The blue screen of death that is so identifying of Windows is one universally known. When you see it, you know your computer is fucked. Odds are, you’ll call more than a few people before you’re able to avoid getting that blue hammer slammed down on you long enough to fix the problem. The good part about it though, is that when encountered, it can be solved. The Mac users have their own variation called the pinwheel of death that I have experienced for over twenty hours in an editing booth. Unlike the blue screen of death, you actually think that if you let it go long enough it will finish what you started by clicking that damned “Print to video” option. It never finishes though, and you’re stuck starting up the ole beast again.

The blank screen of death is worse. It’s what I call the blank, white, empty screen that automatically pops up when you load Word. Or Sophocles. Or Movie Magic Screenwriter. Or Word Perfect. It’s a punch to the stomach of creativity. If you don’t plow through that first page, the expansive white that seems to grow in spite of every key stroke saps every ounce of inspiration you carry into the project. There it sits, below your flickering cursor. Ever present; never decreasing. No matter how much you write, it’s always there.

It exists between the letters. Inside the loops of o’s and the domes of e’s. It’s above your sentences, below them, in the margins.

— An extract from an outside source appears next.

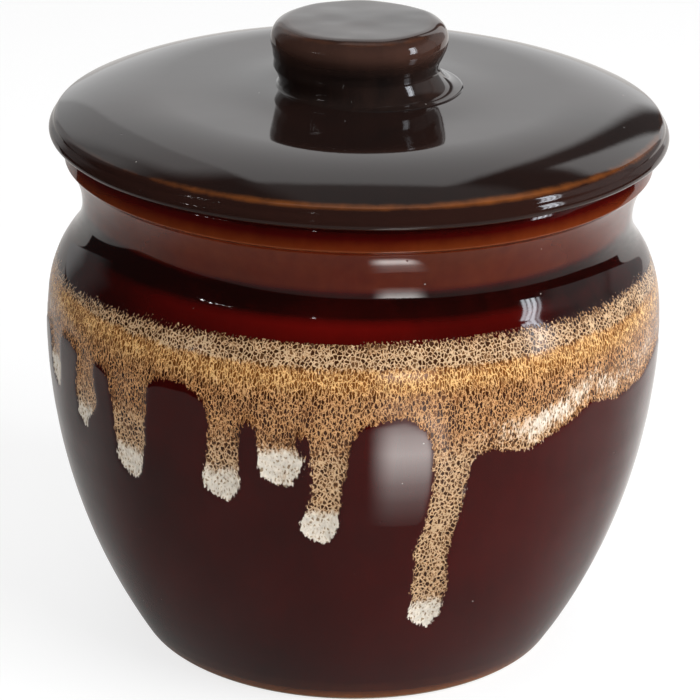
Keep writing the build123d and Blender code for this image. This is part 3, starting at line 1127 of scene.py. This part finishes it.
# What the glaze sees of the room: azimuth from and to and its softness, the same for elevation, and the level.
# Azimuth here is 0 straight behind the jar and grows to the camera's right
ROOM = (
    (-18.0, 16.2, 2.0, -30, 56, 2.5, 1.05),
    (-30.0, -12.0, 6.0, -30, 50, 5.0, 0.80),
    (-45.0, -24.0, 8.0, -30, 44, 8.0, 0.56),
    (-62.0, -40.0, 9.0, -30, 40, 9.0, 0.16),
    (10.0, 27.0, 2.0, -30, 44, 5.0, 0.07),
    (22.3, 32.5, 1.2, -30, 41, 2.0, 1.10),
    (30.0, 62.0, 5.0, -30, 31, 6.0, 0.37),
    (60.0, 100.0, 8.0, -30, 30, 8.0, 0.34),
    (-20.0, 60.0, 6.0, 54, 100, 3.0, 0.24),
    (-80.0, 80.0, 12.0, 73, 100, 3.0, 0.50),
)
ROOM_DARK = 0.02


def studio_world():
    """White to the camera. In the glaze: a bright sweep behind, a board beside it, and a dim room in front."""
    world = bpy.data.worlds.new("studio")
    net = emptied(world)
    x, y, z = net.parts(net.make("ShaderNodeTexCoord", None, "Generated"))
    azimuth, lift = net.maths("ARCTAN2", x, y), net.maths("ARCSINE", z)

    def between(value, low, high, soft):
        low_from, low_to, high_from, high_to = np.radians((low - soft, low + soft, high - soft, high + soft))
        return net.ramp(value, low_from, low_to) * net.ramp(value, high_from, high_to, 1.0, 0.0)

    light = ROOM_DARK
    for left, right, side_soft, low, high, lift_soft, level in ROOM:
        patch = between(azimuth, left, right, side_soft) * between(lift, low, high, lift_soft)
        light = net.maths("MAXIMUM", patch * level, light)
    rays = (net.make("ShaderNodeLightPath", None, f"Is {kind} Ray") for kind in ("Camera", "Transmission"))
    strength = net.blend(net.maths("MAXIMUM", *rays), light, 1.0)
    background = net.make("ShaderNodeBackground", {"Color": WHITE, "Strength": strength})
    net.add("ShaderNodeOutputWorld", {"Surface": background})
    return world


# What the glaze sees of the table, painted as glowing light: its level and how far out it reaches in metres, by
# azimuth from the front
TABLE_LEVEL = (
    (-180, 0.85), (-140, 0.50), (-100, 0.35), (-65, 0.19), (0, 0.22), (50, 0.28), (90, 0.46), (130, 0.92),
    (180, 0.85),
)
TABLE_REACH = (
    (-180, 6.0), (-150, 6.0), (-130, 0.42), (-90, 0.26), (0, 0.37), (90, 0.42), (125, 0.55), (140, 6.0),
    (180, 6.0),
)
TABLE_TINT = (1.0, 0.97, 0.94)
TABLE_EDGE_SHARE = 1.06
FLOOR_LIGHT = 1.19
FLOOR_LIGHT_SHARE = 0.64
FLOOR_HALF = 4.0


def floor_material():
    """Pale floor. The camera sees it nearly white with a soft shadow, and the glaze sees a table top painted as
    glowing light.
    """
    material = bpy.data.materials.new("pale_floor")
    net = emptied(material)
    vector = net.make("ShaderNodeTexCoord", None, "Object")
    x, y, _ = net.parts(vector)
    azimuth = net.maths("ARCTAN2", x, y * -1.0)
    distance = net.make("ShaderNodeVectorMath", {0: vector}, "Value", operation="LENGTH")
    grain = net.ramp(net.noise(vector, 60 * MM, 3.0), 0.2, 0.8, 0.9, 1.1)
    level = net.through(azimuth, TABLE_LEVEL, math.radians(1.0)) * grain
    reach = net.through(azimuth, TABLE_REACH, math.radians(1.0))
    level = level * net.ramp(distance, reach, reach * TABLE_EDGE_SHARE, 1.0, 0.0) + ROOM_DARK
    # Painted light: the table top that the glaze mirrors glows at this level, brighter behind and to the right
    # than in front
    mirrored = net.make("ShaderNodeEmission", {"Color": TABLE_TINT, "Strength": level})
    matt = net.make("ShaderNodeBsdfDiffuse", {"Color": (0.78, 0.78, 0.78)})
    shadowed = net.make("ShaderNodeBsdfDiffuse", {"Color": (0.85, 0.85, 0.85)})
    white = net.make("ShaderNodeEmission", {"Color": WHITE, "Strength": FLOOR_LIGHT})
    seen = net.make("ShaderNodeMixShader", {0: FLOOR_LIGHT_SHARE, 1: shadowed, 2: white})
    glossy, camera = (net.make("ShaderNodeLightPath", None, f"Is {kind} Ray") for kind in ("Glossy", "Camera"))
    chosen = net.make("ShaderNodeMixShader", {0: glossy, 1: matt, 2: mirrored})
    chosen = net.make("ShaderNodeMixShader", {0: camera, 1: chosen, 2: seen})
    net.add("ShaderNodeOutputMaterial", {"Surface": chosen})
    return material


# Upright lamps close in front of the jar that only the glaze sees: how far off the axis, and the level at each
# height, as (height in mm, level)
CARDS = (
    (80 * MM, ((42, 0.2), (50, 1.2), (55, 2.7), (60, 5.5), (65, 8.4), (70, 6.5), (75, 1.6), (84, 0.7))),
    (90 * MM, ((87, 0.3), (90, 3.0), (93.2, 9.0))),
)
CARD_TURN = 11.9
CARD_HALF = 12.5 * MM
CARD_EVEN_HALF = 4 * MM
CARD_TINT = (1.0, 0.96, 0.93)

# Bars of a window, as (azimuth, width, level), and small lamps, as (azimuth, elevation, side in mm)
BARS = ((70.5, 0.034, 9.0), (72.8, 0.034, 12.0), (75.2, 0.034, 13.0), (77.8, 0.028, 6.0))
BAR_TINT = (0.88, 0.93, 1.0)
SMALL_LAMPS = ((-62, 15, 22), (-58.5, 17, 18), (-55.5, 17.5, 14), (-53, 18, 10), (-50.5, 18.5, 8), (-16, 22, 16))

# Lamps that light the jar but don't show in it, as (name, azimuth, elevation, distance, side, radiance)
FILLS = (
    ("key", 55, 35, 1.1, 0.9, 4.7),
    ("left_fill", -60, 30, 1.2, 0.7, 1.3),
    ("front_fill", 0, 30, 1.2, 0.5, 1.8),
    ("top_fill", 0, 88, 1.2, 1.4, 1.0),
)


def light_card(index, away, levels):
    """An upright lamp, soft at its sides and as bright at each height as its levels say."""
    low, high = levels[0][0] * MM, levels[-1][0] * MM
    middle = (low + high) / 2
    card = softbox(f"light_card_{index}", CARD_TURN, 0, away, 2 * CARD_HALF, high - low, 1.0, CARD_TINT)
    card.location.z = middle
    card.visible_diffuse = False
    net = emptied(card.data)
    across, up, _ = net.parts(net.make("ShaderNodeTexCoord", None, "Object"))
    side = net.ramp(net.maths("ABSOLUTE", across), CARD_EVEN_HALF, CARD_HALF, 1.0, 0.0)
    level = side * net.through(up + middle, levels, MM, False)
    net.add("ShaderNodeOutputLight", {"Surface": net.make("ShaderNodeEmission", {"Strength": level})})


def set_lamps():
    """Places the lamps."""
    for index, card in enumerate(CARDS):
        light_card(index, *card)
    for index, (turn, width, level) in enumerate(BARS):
        softbox(f"window_{index}", turn, 21, 1.2, width, 0.62, level, BAR_TINT, tilt=-12)
    for name, turn, lift, distance, side, radiance in FILLS:
        softbox(name, turn, lift, distance, side, side, radiance, mirrored=False)
    for index, (turn, lift, side) in enumerate(SMALL_LAMPS):
        softbox(f"small_lamp_{index}", turn, lift, 1.5, side * MM, side * MM, 60.0)


def set_camera(size):
    """Places the camera as the photographer's stood."""
    camera = bpy.data.cameras.new("camera")
    camera.sensor_width = size.sensor
    camera.lens = size.pixels_per_mm / MM * size.camera_distance / size.image_width * size.sensor
    camera.clip_start, camera.clip_end = 0.01, 50.0
    holder = bpy.data.objects.new("camera", camera)
    away = direction(0.0, size.pitch)
    holder.location = Vector((size.aim_side, 0.0, size.aim_height)) + away * size.camera_distance
    holder.rotation_mode = "QUATERNION"
    roll = Quaternion((0.0, 0.0, 1.0), math.radians(size.roll))
    holder.rotation_quaternion = away.to_track_quat("Z", "Y") @ roll
    bpy.context.scene.collection.objects.link(holder)
    bpy.context.scene.camera = holder


class JAR_OT_set_stage(bpy.types.Operator):
    """Sets the floor, the lamps and the camera"""

    bl_idname = "jar.set_stage"
    bl_label = "Set the stage"

    def execute(self, context):
        scene = context.scene
        scene.view_settings.view_transform = "Standard"
        scene.world = studio_world()
        mesh = bpy.data.meshes.new("floor")
        corners = [(x * FLOOR_HALF, y * FLOOR_HALF, 0) for x, y in ((-1, -1), (1, -1), (1, 1), (-1, 1))]
        mesh.from_pydata(corners, [], [(0, 1, 2, 3)])
        mesh.materials.append(floor_material())
        floor = bpy.data.objects.new("floor", mesh)
        scene.collection.objects.link(floor)
        set_lamps()
        set_camera(scene.stage_sizes)
        return {"FINISHED"}


class JAR_PT_jar(bpy.types.Panel):
    """Lists the pieces' sizes, the glaze colours and the steps"""

    bl_label = "Drip glazed jar"
    bl_idname = "JAR_PT_jar"
    bl_space_type = "VIEW_3D"
    bl_region_type = "UI"
    bl_category = "Jar"

    def draw(self, context):
        for title, group, operator in PANEL_ROWS:
            box = self.layout.box()
            box.label(text=title)
            settings = getattr(context.scene, group)
            for name in settings.bl_rna.properties.keys():
                if name not in ("rna_type", "name"):
                    box.prop(settings, name)
            if operator:
                box.operator(operator)


PANEL_ROWS = (
    ("Jar", "jar_sizes", "jar.throw_jar"),
    ("Lid", "lid_sizes", "jar.throw_lid"),
    ("Knob", "knob_sizes", "jar.turn_knob"),
    ("Glaze", "glaze_colours", None),
    ("Stage", "stage_sizes", "jar.set_stage"),
)
SETTINGS = (
    ("jar_sizes", JarSizes),
    ("lid_sizes", LidSizes),
    ("knob_sizes", KnobSizes),
    ("glaze_colours", GlazeColours),
    ("stage_sizes", StageSizes),
)
CLASSES = (JAR_OT_throw_jar, JAR_OT_throw_lid, JAR_OT_turn_knob, JAR_OT_set_stage, JAR_PT_jar)


def register():
    for name, group in SETTINGS:
        bpy.utils.register_class(group)
        setattr(bpy.types.Scene, name, PointerProperty(type=group))
    for item in CLASSES:
        bpy.utils.register_class(item)


def unregister():
    for item in reversed(CLASSES):
        bpy.utils.unregister_class(item)
    for name, group in reversed(SETTINGS):
        delattr(bpy.types.Scene, name)
        bpy.utils.unregister_class(group)


def main():
    register()
    bpy.ops.jar.throw_jar()
    bpy.ops.jar.throw_lid()
    bpy.ops.jar.turn_knob()
    bpy.ops.jar.set_stage()


if __name__ == "__main__":
    main()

It surrounds your work. Choking the life out of it. It seems that despite everything you do, it is out to stop you from finishing what you started. It seems to make your fingers heavy. The lifting and pounding of the fingers starts to become a task comparable to breaking the Gordian Knot. The only way you can is to hack your way through with darting clacks of digits hitting keys.

Fighting through the white with the Automatic black of your Times New Roman twelve point font is just as difficult, and often more so, as slashing through the hanging vines in a South American jungle. Looking for the completion of the story is really just the path you take to destroy the negative space that the screen keeps throwing up at you. It’s almost as if the program is designed to block you from you mission by putting that empty space up like a poor man’s roadblock. The only way to get through is to pound your way.

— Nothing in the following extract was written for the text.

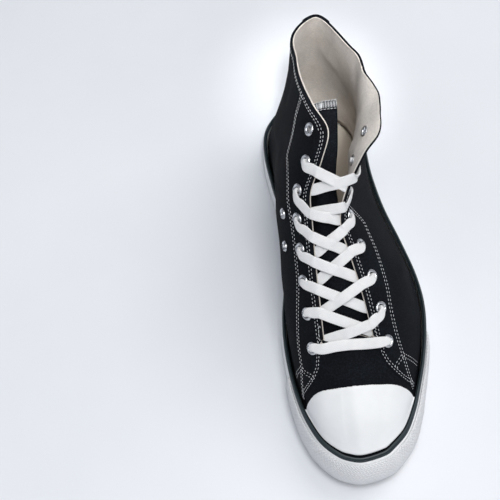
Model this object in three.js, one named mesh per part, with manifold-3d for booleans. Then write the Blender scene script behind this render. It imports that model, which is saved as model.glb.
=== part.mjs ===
// High top canvas sneaker for the left foot, standing empty on its sole.
// Millimetres, +Z up, toe towards -Y, heel towards +Y, outer side of the foot towards +X.
// The origin is the middle of the footprint's box, on the ground.

import * as THREE from "three";
import { mergeVertices } from "three/addons/utils/BufferGeometryUtils.js";
import Module from "manifold-3d";

const wasm = await Module();
wasm.setup();

// Driving sizes of the last
const SHOE_LENGTH = 300;
const BALL_WIDTH = 104.4;
const COLLAR_HEIGHT = 157;

// Sole
const SOLE_THICKNESS = 8;
const TREAD_THICKNESS = 2.2;
const TREAD_SETBACK = 0.8;
const TOE_SPRING = 7;
const TOE_SPRING_LENGTH = 81;
const ARCH_RISE = 1.2;
const ARCH_MIDDLE = 0.6;
const ARCH_REACH = 0.13;
const INSOLE_THICKNESS = 4;
const GROOVE_DEPTH = 1.5;
const GROOVE_WIDTH = 3;
const GROOVE_PITCH = 9;
const GROOVE_RIM = 9;

// Rubber band round the sole
const FOXING_HEIGHT = 27;
const FOXING_THICKNESS = 3.5;
const FOXING_TUCK = 1;
const STRIPE_HEIGHT = 3.6;
const BUMPER_THICKNESS = 2;
const BUMPER_END = 0.4;

// Upper
const UPPER_WALL = 2.6;
const VAMP_STEP = 0.8;
const CAP_LENGTH = 55;
const CAP_THICKNESS = 1.5;
const CAP_REACH = 0.8;
const HEEL_STRIP_WIDTH = 17;
const HEEL_STRIP_THICKNESS = 1;
const TONGUE_THICKNESS = 2.2;
const TONGUE_BEND = 2.2;

// Eyelets and lace
const EYELETS_PER_SIDE = 8;
const EYELET_DIAMETER = 9;
const EYELET_BORE = 4.6;
const EYELET_METAL = 0.6;
const EYELET_SETBACK = 10.5;
const FLAP_SETBACK = 4;
const EYELET_ROLL = 0.8;
const EYELET_LIFT = 0.6;
const VENT_DIAMETER = 7.6;
const VENT_BORE = 3.6;
const LACE_WIDTH = 7.6;
const LACE_THICKNESS = 1.6;
const LACE_PAIRS = 7;
const LACE_LIFT = 2.4;
const EDGE_LIFT = 3;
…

Every time you get through though there are more car on fire, blocking the road. You can see the end. It draws nearer with every keystroke. You’ve already written it in your head, but you can’t bring yourself to put it to paper without the rational for it. That rational is the struggle in place between the letters and the space. The story sometimes because secondary to finishing the project. Sometimes, you just start writing anything to get to where you want to go. It may make as much sense as something really nonsensical, but it puts enough black on the page to justify the insertion of the ending.

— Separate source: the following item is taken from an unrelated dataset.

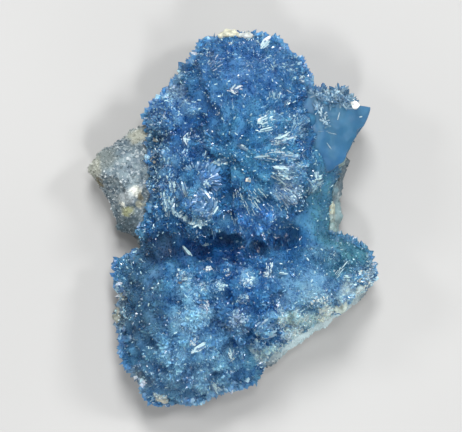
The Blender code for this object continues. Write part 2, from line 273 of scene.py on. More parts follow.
stone = Finish("host_rock_stone", IOR=1.55)
stone.colour(rock_colours(stone, stone.span(stone.grain(0.35, 3), 0.5, 0.75, 0.0, 0.8)))
stone.roughness(0.4, 0.4, 0.8)
stone.bump(0.14, 5, 0.6, 0.12)
rock_skin = fine_skin("host_rock", ROCK_CELL)
smooth_out(rock_skin, ROCK_SMOOTHING)
rock_points = points_of(rock_skin)
rock_rise = lumps(rock_points, *ROCK_LUMPS)
rock_rise *= np.clip((rock_points[:, 2] - ROCK_FOOT) / ROCK_FOOT_BLEND, 0, 1)
rock_points += normals_of(rock_skin) * rock_rise[:, None]
rock_points[:, 2] = np.maximum(rock_points[:, 2], 0)
move_points(rock_skin, rock_points)
host_rock = finished(rock_skin.copy(), "host_rock_stone", stone, smooth=True)
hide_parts("host_rock")


# The grains of the rock
# Wherever the rock lies open it is sugary: small angular grains of quartz and pale phosphate
# stand out of it, some clear and glinting, some white, some stained cream.
GRAIN_COUNT = 20000
GRAIN_SIZE = (0.06, 0.20)
GRAIN_SIDES = (0.6, 1.1)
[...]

The expansive whiteness never leaves you. It is omnipresent. It follows you as you type. It reminds you of its presence as you erase it with your serifs and punctuation. The bitch about it though, is that when you finally get to the bottom of the page and think you’re done, your last word is just long enough to require a new line. That one lonely letter pushes your paragraph into the next page and boom! An entire page of white staring you down again. Your pride takes over and the cycle starts again.

Looking at the blank screen of death is worse than anything to me. I can deal with the constant crashing of my computer. I can even deal with the freezing problem. What I can’t deal with though, is rushing home to start writing something, turning on the computer and then staring at the blank page, filled with white that awaits my words. It sits there, blank as a poker face, daring me to start. It calls me every time and frequently I fold. Sometimes I fight through the bluff and keep going, but in the end I resign my king and close the program. There are times where that white screen is just a banner at a high school football game, easily torn through with the slightest pressure. The other times however, the blank screen of death stares me down as if challenging me to conquer it. Unlike the blue screen or the pinwheel, there is no solution outside of my own mind.

So I say to you, fellow writers, let me be your muse. Let me solve your writer’s block. Let me cash your royalty checks.